SHORT PROBLEM
Copy each line below that includes "None".

Entries from a dataset:

■ ■ ■

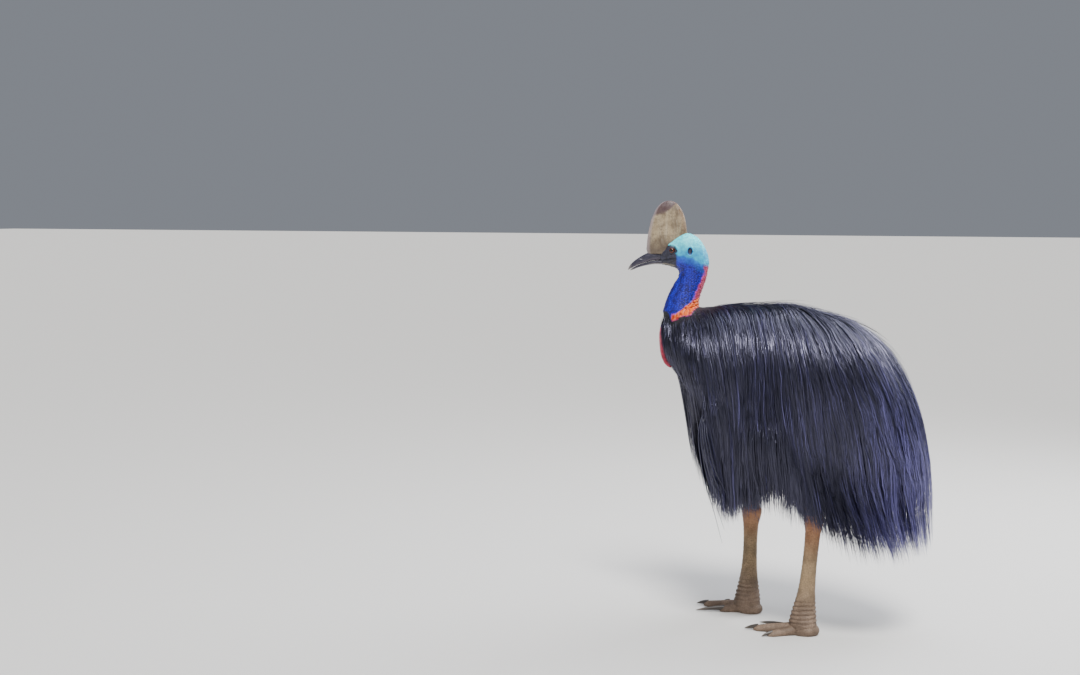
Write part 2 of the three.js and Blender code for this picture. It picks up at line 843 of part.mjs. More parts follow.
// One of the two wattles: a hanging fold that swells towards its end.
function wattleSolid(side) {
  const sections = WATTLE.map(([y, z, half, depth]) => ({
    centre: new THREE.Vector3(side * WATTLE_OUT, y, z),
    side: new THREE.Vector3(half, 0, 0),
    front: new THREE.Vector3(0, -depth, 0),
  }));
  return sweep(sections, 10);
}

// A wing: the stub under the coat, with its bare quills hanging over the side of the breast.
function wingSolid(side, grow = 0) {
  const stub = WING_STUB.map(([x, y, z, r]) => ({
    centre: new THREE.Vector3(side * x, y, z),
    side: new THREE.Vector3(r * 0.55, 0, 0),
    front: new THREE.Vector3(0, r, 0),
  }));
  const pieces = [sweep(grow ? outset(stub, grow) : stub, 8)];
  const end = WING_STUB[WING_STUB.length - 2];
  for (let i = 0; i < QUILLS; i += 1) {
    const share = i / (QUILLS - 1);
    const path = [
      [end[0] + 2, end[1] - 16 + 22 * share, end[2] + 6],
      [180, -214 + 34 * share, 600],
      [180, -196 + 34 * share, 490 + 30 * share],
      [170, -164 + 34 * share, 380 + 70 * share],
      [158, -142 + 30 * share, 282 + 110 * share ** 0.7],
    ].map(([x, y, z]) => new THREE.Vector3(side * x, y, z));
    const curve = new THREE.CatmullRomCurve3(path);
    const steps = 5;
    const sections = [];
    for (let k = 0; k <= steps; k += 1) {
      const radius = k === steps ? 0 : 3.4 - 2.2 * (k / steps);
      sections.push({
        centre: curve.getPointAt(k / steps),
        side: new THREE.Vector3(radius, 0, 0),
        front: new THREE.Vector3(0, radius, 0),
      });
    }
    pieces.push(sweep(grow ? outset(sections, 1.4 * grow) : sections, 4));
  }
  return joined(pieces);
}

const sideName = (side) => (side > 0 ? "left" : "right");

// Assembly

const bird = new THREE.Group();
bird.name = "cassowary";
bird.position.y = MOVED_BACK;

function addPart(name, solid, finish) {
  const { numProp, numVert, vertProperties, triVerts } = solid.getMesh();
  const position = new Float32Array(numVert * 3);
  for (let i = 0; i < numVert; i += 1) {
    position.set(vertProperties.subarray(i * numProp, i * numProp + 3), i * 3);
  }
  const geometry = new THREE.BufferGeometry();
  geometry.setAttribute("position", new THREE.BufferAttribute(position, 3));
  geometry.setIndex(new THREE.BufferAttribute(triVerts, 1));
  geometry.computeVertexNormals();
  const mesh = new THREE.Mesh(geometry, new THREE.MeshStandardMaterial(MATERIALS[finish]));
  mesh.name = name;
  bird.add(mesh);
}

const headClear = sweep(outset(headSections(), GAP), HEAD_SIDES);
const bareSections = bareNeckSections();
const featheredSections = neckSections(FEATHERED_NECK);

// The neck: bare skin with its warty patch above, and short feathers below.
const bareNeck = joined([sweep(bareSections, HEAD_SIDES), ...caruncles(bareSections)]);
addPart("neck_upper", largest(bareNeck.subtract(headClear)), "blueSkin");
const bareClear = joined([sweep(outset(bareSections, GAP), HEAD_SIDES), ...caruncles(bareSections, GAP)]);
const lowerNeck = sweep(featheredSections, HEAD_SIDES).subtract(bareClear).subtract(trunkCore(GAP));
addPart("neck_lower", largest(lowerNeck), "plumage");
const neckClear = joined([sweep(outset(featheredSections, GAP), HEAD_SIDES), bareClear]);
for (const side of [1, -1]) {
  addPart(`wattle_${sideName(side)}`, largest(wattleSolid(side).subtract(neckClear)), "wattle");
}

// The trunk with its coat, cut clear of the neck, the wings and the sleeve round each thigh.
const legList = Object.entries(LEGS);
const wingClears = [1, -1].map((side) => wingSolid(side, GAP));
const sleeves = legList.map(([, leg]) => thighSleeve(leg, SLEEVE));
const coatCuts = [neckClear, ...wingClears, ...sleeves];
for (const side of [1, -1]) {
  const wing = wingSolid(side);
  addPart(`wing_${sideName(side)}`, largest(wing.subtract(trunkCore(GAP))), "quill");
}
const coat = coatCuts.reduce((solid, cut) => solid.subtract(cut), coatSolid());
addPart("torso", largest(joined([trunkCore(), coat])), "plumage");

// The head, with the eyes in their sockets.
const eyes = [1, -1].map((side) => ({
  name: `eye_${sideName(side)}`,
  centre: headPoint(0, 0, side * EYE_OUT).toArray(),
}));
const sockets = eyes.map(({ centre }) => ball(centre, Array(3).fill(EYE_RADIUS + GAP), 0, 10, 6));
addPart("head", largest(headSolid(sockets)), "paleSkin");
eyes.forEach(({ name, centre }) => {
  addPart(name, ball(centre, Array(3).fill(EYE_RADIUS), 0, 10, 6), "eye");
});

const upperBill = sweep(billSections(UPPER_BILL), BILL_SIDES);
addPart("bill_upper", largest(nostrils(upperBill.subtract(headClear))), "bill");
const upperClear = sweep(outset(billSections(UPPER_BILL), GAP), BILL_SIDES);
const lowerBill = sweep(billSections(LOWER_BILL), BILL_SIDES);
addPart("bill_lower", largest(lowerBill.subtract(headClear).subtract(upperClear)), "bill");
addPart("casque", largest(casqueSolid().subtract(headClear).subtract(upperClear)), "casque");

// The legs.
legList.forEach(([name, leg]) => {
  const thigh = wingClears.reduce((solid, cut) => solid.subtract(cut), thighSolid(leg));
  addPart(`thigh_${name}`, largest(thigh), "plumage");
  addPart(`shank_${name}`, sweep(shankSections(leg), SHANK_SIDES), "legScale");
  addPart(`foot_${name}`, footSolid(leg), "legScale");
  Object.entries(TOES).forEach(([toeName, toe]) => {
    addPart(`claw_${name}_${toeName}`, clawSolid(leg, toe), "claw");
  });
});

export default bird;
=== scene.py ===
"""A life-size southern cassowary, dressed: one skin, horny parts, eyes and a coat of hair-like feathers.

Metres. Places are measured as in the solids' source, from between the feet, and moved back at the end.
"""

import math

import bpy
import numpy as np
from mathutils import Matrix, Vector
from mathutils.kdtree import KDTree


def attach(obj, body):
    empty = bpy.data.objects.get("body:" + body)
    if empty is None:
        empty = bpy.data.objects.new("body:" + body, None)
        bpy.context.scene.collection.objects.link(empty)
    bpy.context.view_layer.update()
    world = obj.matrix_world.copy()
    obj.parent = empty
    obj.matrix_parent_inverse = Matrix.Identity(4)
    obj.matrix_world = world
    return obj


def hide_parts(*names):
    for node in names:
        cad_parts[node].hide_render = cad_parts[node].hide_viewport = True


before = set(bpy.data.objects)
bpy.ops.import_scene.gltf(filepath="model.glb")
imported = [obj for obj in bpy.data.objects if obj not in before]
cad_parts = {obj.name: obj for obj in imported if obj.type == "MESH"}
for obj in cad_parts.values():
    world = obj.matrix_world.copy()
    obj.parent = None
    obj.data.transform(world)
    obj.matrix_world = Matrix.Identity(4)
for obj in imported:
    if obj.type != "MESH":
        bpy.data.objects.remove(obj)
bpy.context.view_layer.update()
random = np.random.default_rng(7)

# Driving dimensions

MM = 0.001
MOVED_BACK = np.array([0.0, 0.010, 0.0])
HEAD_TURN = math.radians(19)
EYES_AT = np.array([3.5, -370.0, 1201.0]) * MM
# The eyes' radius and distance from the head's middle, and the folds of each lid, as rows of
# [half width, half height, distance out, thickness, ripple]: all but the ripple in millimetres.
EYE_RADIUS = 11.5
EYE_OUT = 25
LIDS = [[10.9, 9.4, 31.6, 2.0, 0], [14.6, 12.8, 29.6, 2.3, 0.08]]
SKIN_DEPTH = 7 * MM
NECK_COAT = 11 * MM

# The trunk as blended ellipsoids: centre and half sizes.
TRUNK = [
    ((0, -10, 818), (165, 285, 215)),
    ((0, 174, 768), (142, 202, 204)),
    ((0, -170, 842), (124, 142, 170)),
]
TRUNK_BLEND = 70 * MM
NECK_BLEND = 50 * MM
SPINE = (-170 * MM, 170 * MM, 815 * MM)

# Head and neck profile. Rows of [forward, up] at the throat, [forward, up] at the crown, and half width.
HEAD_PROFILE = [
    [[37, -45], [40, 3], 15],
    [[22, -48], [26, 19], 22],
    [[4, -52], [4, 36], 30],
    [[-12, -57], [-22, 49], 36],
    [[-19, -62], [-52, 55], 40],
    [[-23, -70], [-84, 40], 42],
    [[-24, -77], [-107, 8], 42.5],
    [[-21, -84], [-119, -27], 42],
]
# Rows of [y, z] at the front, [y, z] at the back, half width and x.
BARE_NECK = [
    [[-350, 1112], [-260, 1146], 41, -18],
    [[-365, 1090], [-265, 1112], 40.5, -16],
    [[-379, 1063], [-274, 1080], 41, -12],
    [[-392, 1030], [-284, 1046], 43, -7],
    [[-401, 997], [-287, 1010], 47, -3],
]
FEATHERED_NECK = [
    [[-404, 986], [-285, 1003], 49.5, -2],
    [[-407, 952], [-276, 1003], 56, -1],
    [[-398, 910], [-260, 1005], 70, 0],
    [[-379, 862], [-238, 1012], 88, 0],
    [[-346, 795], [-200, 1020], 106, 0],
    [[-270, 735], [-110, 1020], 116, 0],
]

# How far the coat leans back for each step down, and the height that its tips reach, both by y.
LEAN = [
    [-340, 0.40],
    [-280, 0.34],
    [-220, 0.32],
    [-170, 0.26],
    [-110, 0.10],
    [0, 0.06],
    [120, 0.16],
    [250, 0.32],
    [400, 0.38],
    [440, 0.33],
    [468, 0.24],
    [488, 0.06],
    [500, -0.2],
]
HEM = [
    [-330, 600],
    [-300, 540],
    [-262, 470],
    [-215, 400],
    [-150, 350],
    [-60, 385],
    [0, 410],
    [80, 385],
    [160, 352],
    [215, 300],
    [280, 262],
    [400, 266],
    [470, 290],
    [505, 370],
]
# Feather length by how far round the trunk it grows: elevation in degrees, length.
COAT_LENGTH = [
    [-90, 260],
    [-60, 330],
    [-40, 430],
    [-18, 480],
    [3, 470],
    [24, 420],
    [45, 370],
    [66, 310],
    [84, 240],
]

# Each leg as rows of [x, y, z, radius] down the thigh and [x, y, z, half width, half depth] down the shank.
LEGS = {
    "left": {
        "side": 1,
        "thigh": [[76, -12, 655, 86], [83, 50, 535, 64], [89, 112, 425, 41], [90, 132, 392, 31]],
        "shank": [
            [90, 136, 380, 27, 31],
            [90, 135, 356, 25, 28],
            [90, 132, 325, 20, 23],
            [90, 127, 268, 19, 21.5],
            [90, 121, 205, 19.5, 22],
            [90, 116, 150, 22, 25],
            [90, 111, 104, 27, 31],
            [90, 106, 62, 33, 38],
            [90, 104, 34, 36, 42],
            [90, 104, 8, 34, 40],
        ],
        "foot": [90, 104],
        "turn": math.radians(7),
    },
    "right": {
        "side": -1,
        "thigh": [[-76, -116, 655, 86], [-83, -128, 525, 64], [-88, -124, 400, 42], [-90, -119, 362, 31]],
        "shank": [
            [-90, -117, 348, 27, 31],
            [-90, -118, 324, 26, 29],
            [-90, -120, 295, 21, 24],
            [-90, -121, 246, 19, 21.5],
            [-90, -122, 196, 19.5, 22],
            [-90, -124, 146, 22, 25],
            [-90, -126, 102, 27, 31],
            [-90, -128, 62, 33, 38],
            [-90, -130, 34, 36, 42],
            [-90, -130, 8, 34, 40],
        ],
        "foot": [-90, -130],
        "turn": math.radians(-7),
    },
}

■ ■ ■

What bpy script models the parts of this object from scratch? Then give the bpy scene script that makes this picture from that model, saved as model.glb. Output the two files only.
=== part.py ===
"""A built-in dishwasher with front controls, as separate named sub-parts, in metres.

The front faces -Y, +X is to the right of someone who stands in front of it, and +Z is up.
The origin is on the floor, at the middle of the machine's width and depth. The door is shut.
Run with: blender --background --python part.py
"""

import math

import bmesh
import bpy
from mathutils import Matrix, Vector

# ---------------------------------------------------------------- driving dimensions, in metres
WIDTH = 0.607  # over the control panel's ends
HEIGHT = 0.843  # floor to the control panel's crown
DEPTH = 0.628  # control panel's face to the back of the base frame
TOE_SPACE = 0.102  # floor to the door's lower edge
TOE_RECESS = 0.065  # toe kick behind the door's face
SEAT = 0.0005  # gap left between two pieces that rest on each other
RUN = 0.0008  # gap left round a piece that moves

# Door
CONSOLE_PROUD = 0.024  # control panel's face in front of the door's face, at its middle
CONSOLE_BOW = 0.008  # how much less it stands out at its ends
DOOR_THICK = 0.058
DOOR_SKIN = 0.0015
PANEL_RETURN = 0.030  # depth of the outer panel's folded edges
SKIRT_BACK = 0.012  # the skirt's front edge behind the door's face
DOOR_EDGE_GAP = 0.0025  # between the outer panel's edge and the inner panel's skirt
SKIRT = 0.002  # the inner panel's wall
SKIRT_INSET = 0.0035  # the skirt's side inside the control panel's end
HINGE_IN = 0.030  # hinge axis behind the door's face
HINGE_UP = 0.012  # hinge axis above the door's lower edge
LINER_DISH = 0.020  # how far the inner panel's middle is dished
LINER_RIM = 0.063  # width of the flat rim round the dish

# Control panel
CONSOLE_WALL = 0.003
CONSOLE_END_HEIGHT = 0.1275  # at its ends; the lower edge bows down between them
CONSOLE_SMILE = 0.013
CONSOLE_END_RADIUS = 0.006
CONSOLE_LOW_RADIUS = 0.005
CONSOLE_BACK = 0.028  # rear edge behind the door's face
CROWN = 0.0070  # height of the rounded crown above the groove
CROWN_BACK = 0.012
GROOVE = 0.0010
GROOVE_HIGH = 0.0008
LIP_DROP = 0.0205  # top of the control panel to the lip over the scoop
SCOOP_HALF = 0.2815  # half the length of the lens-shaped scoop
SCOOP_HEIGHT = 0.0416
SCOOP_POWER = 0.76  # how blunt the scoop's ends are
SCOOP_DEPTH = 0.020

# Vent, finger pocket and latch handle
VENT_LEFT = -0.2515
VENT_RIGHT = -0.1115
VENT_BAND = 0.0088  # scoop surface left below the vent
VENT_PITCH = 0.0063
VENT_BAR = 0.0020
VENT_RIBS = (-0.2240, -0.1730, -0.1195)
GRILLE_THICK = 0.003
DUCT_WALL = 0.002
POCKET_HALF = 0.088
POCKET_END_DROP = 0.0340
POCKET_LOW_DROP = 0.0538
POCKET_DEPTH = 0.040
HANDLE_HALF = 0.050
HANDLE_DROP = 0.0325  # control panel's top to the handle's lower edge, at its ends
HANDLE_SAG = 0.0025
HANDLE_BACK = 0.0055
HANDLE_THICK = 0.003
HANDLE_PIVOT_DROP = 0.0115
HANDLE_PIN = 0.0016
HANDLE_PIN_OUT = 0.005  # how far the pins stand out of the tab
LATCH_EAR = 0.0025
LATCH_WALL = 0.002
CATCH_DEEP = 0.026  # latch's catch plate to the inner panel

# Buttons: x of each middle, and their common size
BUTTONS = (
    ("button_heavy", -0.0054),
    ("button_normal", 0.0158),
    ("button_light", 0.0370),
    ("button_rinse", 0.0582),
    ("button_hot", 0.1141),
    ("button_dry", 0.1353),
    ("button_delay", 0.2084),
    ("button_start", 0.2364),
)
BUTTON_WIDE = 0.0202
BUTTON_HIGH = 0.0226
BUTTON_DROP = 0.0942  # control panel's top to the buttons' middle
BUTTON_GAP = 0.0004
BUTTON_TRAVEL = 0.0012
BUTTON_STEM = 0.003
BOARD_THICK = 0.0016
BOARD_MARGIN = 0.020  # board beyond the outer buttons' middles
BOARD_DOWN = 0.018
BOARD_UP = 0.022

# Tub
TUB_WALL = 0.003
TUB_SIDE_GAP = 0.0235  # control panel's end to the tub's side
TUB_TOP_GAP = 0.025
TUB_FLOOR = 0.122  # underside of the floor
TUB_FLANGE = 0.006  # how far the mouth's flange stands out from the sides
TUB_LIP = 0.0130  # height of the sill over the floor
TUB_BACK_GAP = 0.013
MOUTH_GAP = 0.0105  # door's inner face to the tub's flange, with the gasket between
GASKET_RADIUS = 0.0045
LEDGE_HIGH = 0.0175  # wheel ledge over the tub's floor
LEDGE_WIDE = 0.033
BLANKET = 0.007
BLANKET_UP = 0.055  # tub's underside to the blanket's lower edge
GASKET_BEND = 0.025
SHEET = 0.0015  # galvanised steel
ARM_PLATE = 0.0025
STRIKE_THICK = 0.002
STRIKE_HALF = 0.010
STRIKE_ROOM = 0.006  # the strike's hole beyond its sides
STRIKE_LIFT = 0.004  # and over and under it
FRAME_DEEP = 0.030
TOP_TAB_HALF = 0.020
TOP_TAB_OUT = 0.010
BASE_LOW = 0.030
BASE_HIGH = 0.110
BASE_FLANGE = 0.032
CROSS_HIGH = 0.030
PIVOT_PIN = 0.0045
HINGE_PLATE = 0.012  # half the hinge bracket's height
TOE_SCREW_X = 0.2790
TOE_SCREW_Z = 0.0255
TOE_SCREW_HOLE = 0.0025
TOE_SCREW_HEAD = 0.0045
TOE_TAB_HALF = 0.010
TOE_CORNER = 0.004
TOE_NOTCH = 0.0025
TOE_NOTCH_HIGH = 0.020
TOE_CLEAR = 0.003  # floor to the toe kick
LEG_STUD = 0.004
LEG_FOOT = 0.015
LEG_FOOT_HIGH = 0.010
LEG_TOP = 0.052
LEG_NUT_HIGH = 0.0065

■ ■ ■

EXPECTED OUTPUT
    if empty is None:
        empty = bpy.data.objects.new("body:" + body, None)
    obj.parent = None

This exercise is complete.